Cobbs Lake Creek (oil on canvas 5 x 7 in.)

11 October finds me sitting on the edge of an old railway embankment, which is now the "Prescott & Russell Recreational Trail", painting Cobbs Lake Creek. I seldom see a view so distant. The South Nation watershed is full of distant views. In some the soybean fields look like they go on forever. The creek's shadowed western bank shows dark, far into the distance, all the way to the autumn colours of trees near the horizon. Above them I paint the bright blue of hills on the Quebec side of the Ottawa River.
The creek is broad and flat, with dark reddish stands of Giant Ragweed tapering down into the creek bed from its banks like glacial moraines. Blond tassels of Phragmites reed catch the late afternoon sun, and a little farther toward the centre of the creek bed, a stand of cattails glows yellow as its leaves lose their summer green. Water glimmers in wet patches among the autumn-faded grasses in the creek bed. A ribbon of rushes, still green, mark what remains of the central channel.
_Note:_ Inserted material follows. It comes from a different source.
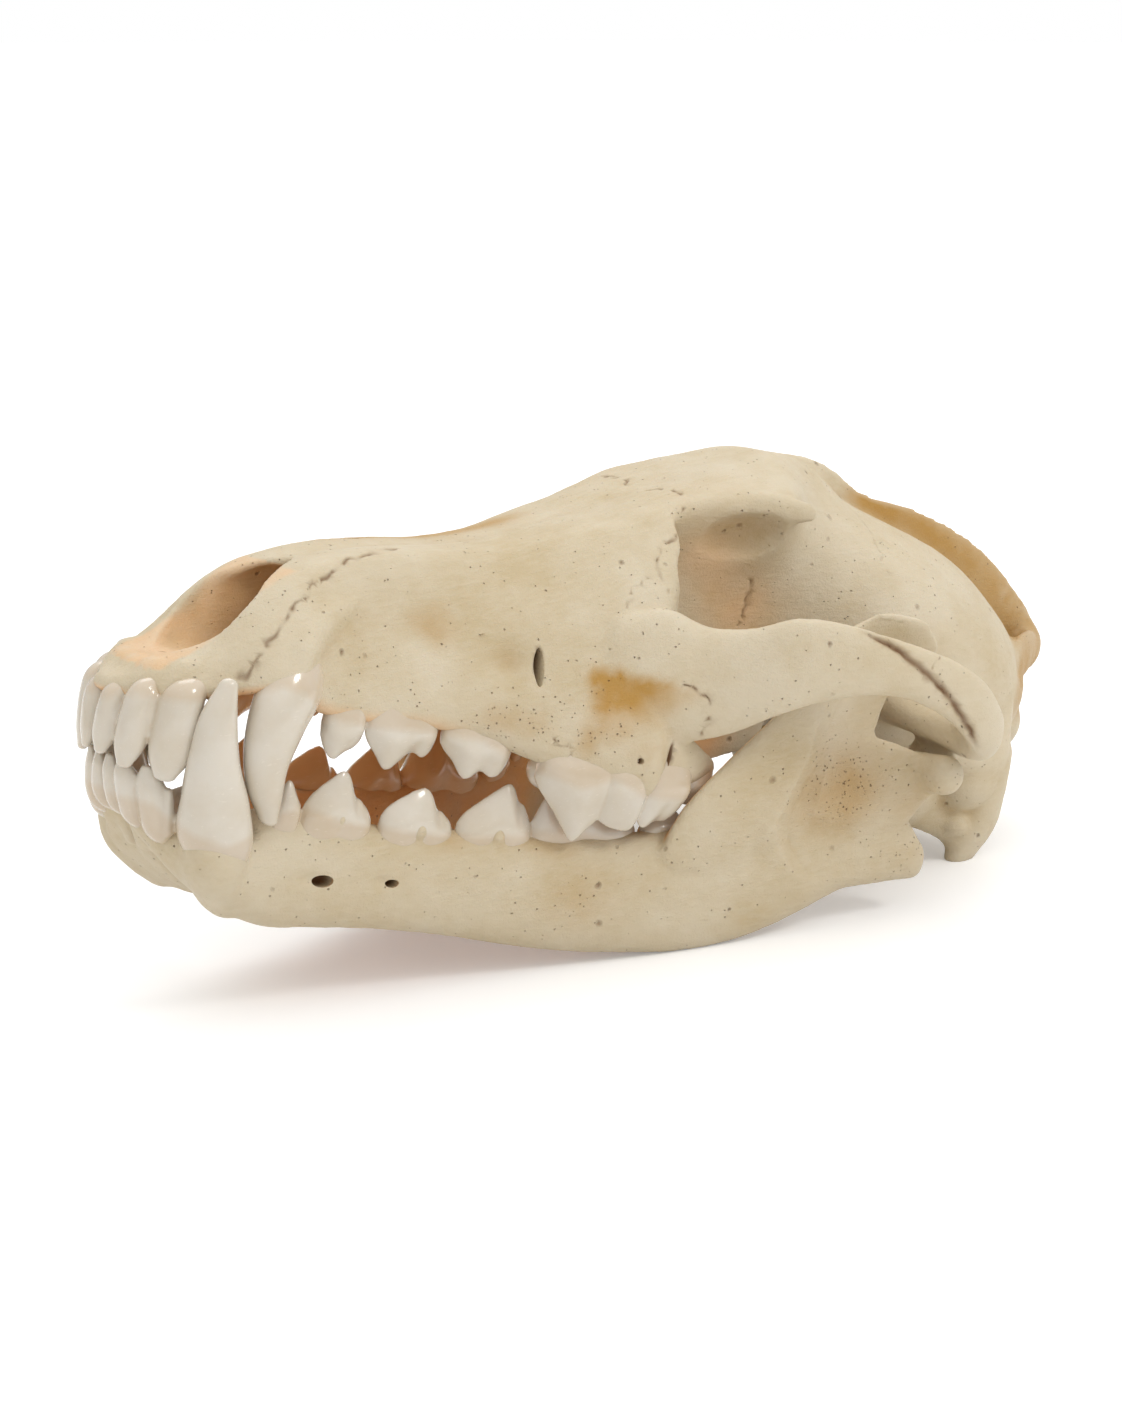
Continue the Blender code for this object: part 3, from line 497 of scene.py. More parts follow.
def drop_scraps(obj: bpy.types.Object) -> None:
    """Keep only the vertices tied by edges to the biggest piece of skin."""
    mesh = obj.data
    pairs = read_edges(mesh)
    label = np.arange(len(mesh.vertices))
    while True:
        least = label.copy()
        np.minimum.at(least, pairs[:, 0], label[pairs[:, 1]])
        np.minimum.at(least, pairs[:, 1], label[pairs[:, 0]])
        least = least[least]
        if np.array_equal(least, label):
            break
        label = least
    biggest = np.bincount(label).argmax()
    if (label != biggest).any():
        work = bmesh.new()
        work.from_mesh(mesh)
        work.verts.ensure_lookup_table()
        lost = [work.verts[i] for i in np.flatnonzero(label != biggest)]
        bmesh.ops.delete(work, geom=lost, context="VERTS")
        work.to_mesh(mesh)
        work.free()


# Relief on a finished skin.


def bump_at(points: Array, centre: Sequence[float], radii: Sequence[float]) -> Array:
    """Soft round mound of height 1: exp of minus the squared distance in units of the radii."""
    return np.exp(-(((points - np.array(centre)) / np.array(radii)) ** 2).sum(axis=1))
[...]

This land is so flat that during spring thaw it becomes a lake, covering several square kilometres of fields, only criss-crossed by roads and this railway bed. On the tour this was pointed out to us as the place that has the most extreme flooding in the South Nation drainage. The view from this spot every March is "Cobbs Lake", with all the vegetation submerged, waiting patiently for weeks until the spring floodwater finally runs off the clay that supports this rich agricultural landscape.

A perky Song Sparrow, all stripy with a black spot on its breast hops from twig to twig on a leafless Ash tree that stretches its branches across my scene. A breeze blows chill at my back as the sun sets and I pack up my paints and return along the old railroad bed toward the highway. As Marigold and I cross the old railway bridge my eye is caught by the motion of a swimming Muskrat. Then it notices me and ducks beneath the surface, its dark shape briefly discernible in the milky brown water that never completely drops its suspended clay.

The next day Fred went out to identify the plants in my landscape, and determined that this stand of Phragmites is the native kind, unlike most others that are spreading along the ditches in this area.